Why did I say toin coss rather than coin toss? Where did the non-words toin coss come from? I have not learned these near-words, so it makes no sense to say that they were stored in my brain in either short-term or long-term memory waiting for the right occasion to present themselves for use. The point is, until I used them this morning, these phonetic structures didn't exist, at least not for me. However, they are clearly related to two authentic phonetic structures—coin and toss—that did exist for me. I had just used those real words in the preceding sentence. But then I wonder if the real-words coin and toss also existed prior to my using them this morning, and I think that this may be an important question.

I could say—and perhaps most people would say—that the real-words existed in my mind because I have learned them, used them before, and know them; thus, they must be stored somewhere in the brain's memory that my mind can access when it needs that word. The image of a filing cabinet or a computer hard drive seems like a good image for this way of thinking about the brain, but this fails to explain the near-words. They clearly weren't stored in my neural filing cabinet. I could explain the near-words by saying, "Well, my brain just misread the words the second go-round, as brains are wont to do, and produced the near-words." But I think there is a more satisfying explanation that relies much more on the notion of complex, dynamic networks.
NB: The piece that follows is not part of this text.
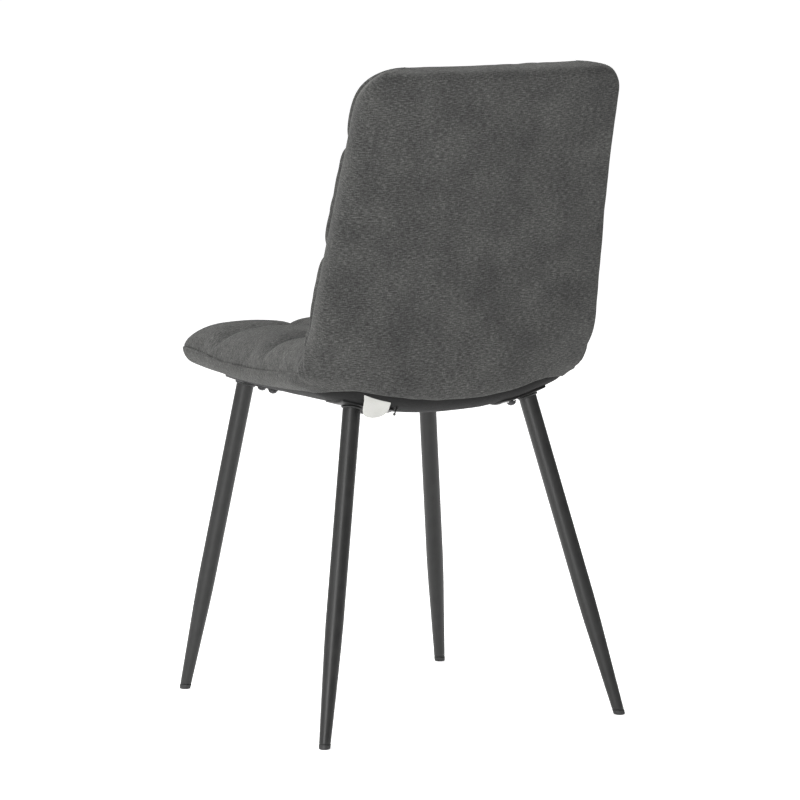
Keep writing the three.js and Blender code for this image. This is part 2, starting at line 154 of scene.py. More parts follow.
def new_object(name, verts, faces, uvs=None):
    mesh = bpy.data.meshes.new(name)
    mesh.from_pydata([tuple(v) for v in verts], [], [tuple(f) for f in faces])
    if uvs is not None:
        layer = mesh.uv_layers.new(name="cloth")
        loops = np.empty(len(mesh.loops), int)
        mesh.loops.foreach_get("vertex_index", loops)
        layer.data.foreach_set("uv", np.asarray(uvs, float)[loops].ravel())
    mesh.update()
    mesh.shade_smooth()
    obj = bpy.data.objects.new(name, mesh)
    bpy.context.scene.collection.objects.link(obj)
    return obj


def grid_faces(n, m, flip=False):
    """Quads of a grid of n rows and m columns."""
    i, j = np.meshgrid(np.arange(n - 1), np.arange(m - 1), indexing="ij")
    a = i * m + j
    f = np.stack([a, a + 1, a + m + 1, a + m], -1).reshape(-1, 4)
    return f[:, ::-1] if flip else f


def grid_normals(grid):
    n = np.cross(np.gradient(grid, axis=1), np.gradient(grid, axis=0))
    return n / np.maximum(np.linalg.norm(n, axis=-1, keepdims=True), 1e-9)


def tube_faces(rows, sides, start=0):
    """Quads between rows of points that each go once around."""
    faces = []
    for k in range(rows - 1):
        for j in range(sides):
            a, b = start + k * sides + j, start + k * sides + (j + 1) % sides
            faces.append((a, b, b + sides, a + sides))
    return faces


def end_faces(rows, sides, start=0):
    """The two faces that close such a tube."""
    last = start + (rows - 1) * sides
    return [tuple(range(start + sides - 1, start - 1, -1)), tuple(range(last, last + sides))]


def apply_modifiers(obj):
    bpy.context.view_layer.update()
    graph = bpy.context.evaluated_depsgraph_get()
    mesh = bpy.data.meshes.new_from_object(obj.evaluated_get(graph), depsgraph=graph)
    old = obj.data
    obj.modifiers.clear()
    obj.data = mesh
    bpy.data.meshes.remove(old)
    mesh.name = obj.name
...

Neither the real-words nor the near-words existed in my brain in some storage system before I used them this morning. Rather, my mind created all of them on-the-fly as it helped me find the meaning I was searching for. In the very instance that I sought to express an idea about the value of penalty kick shootouts, a network of neurons and clusters of neurons in different regions of my brain began firing, assembling almost instantaneously phonemes, words, word clusters, sentences, and clusters of sentences. The brain uses both inherited and learned sets of rules to structure this network of neurons and the mind uses mostly learned set of rules to structure the physical network into phonemes and words and sentences and they do it so quickly and, usually, so reliably that I don't notice it. I'm too busy thinking my thoughts to notice how those thoughts emerge—at least, until I make a mistake. Then I notice.

So what have I learned from my mistakes this morning? First, knowledge is not some static thing stored in the brain. Even something that we might commonly think of as irreducible and as stable as a word is assembled, on-the-fly, as a network structure. It's likely also that the brain does not store or preserve even that network structure representing any given word. Rather, each word dynamically emerges each time I use it from and within a network of sounds and other sounds and words and sentences using a different neuronal substrate, depending on the total state of my mind and body and social situation, so that how I say the word coin this time is slightly, perhaps greatly, different from the way I said it last time or the way I may say it in the future. The coin I type here just now is different from the coin I thought this morning in the car.

Of course, the two instances of coin are also the same. Or perhaps it's better to say that they are receptive to definition from the center out so that they possess a core that keeps them recognizable from instance to instance of use. This core is the definition that we might find in the dictionary, and it is absolutely necessary for the word coin to be useful to us humans, but the definition is also just about the least we can say about the word coin. A definition artificially isolates an entity from its environment. It reduces a coin to one thing totally separate and distinct from all other things. This is a useful fiction, and we can learn things about coin this way that we might not see any other way, but the real value of coin usually arises when we embed coin in a conversation, an ecosystem, and the meaning begins to resonate across, through, and within other network structures.

I also see that I have separated brain and mind. That wasn't my intention when I started this post; however, in trying to say one thing, I have inadvertently said another thing. That often happens to me, and it is what editing is for: to correct your mis-statements or un-intended statements. However, I'm going to let this one stand, mainly because I don't know how to correct it. I know that lots of people want to make mind and brain synonymous, to reduce mind to a physical function of neuronal structures and processes. I'm not ready to say that just yet. I do believe that mind absolutely depends upon brain, but I'm not at all certain that it doesn't also depend on the body, on society, on speech, writing, and television, or on the spirit as well. That's another post.

2 comments:

Graeme Ferris said...

Hi Keith, thanks for a very interestng post. I found a certain resonance from what you were saying with this video of Douglas Hofstader talking about "Analogy as the Core of Cognition": http://www.youtube.com/watch?v=n8m7lFQ3njk ,particularly his comments about word blends. It's quite a long lecture but I think you might find it interesting. (Starts about 13:30 in)

keith.hamon said...

Thanks for the link, Graeme. I'd forgotten how much I like Hofstadter, whom I was reading perhaps 20 years ago. It's curious to see how my own thinking is resonating with his. Perhaps I have just forgotten which and how many ideas I stole from him. I'll have to dig out my GED and reread it. It's time.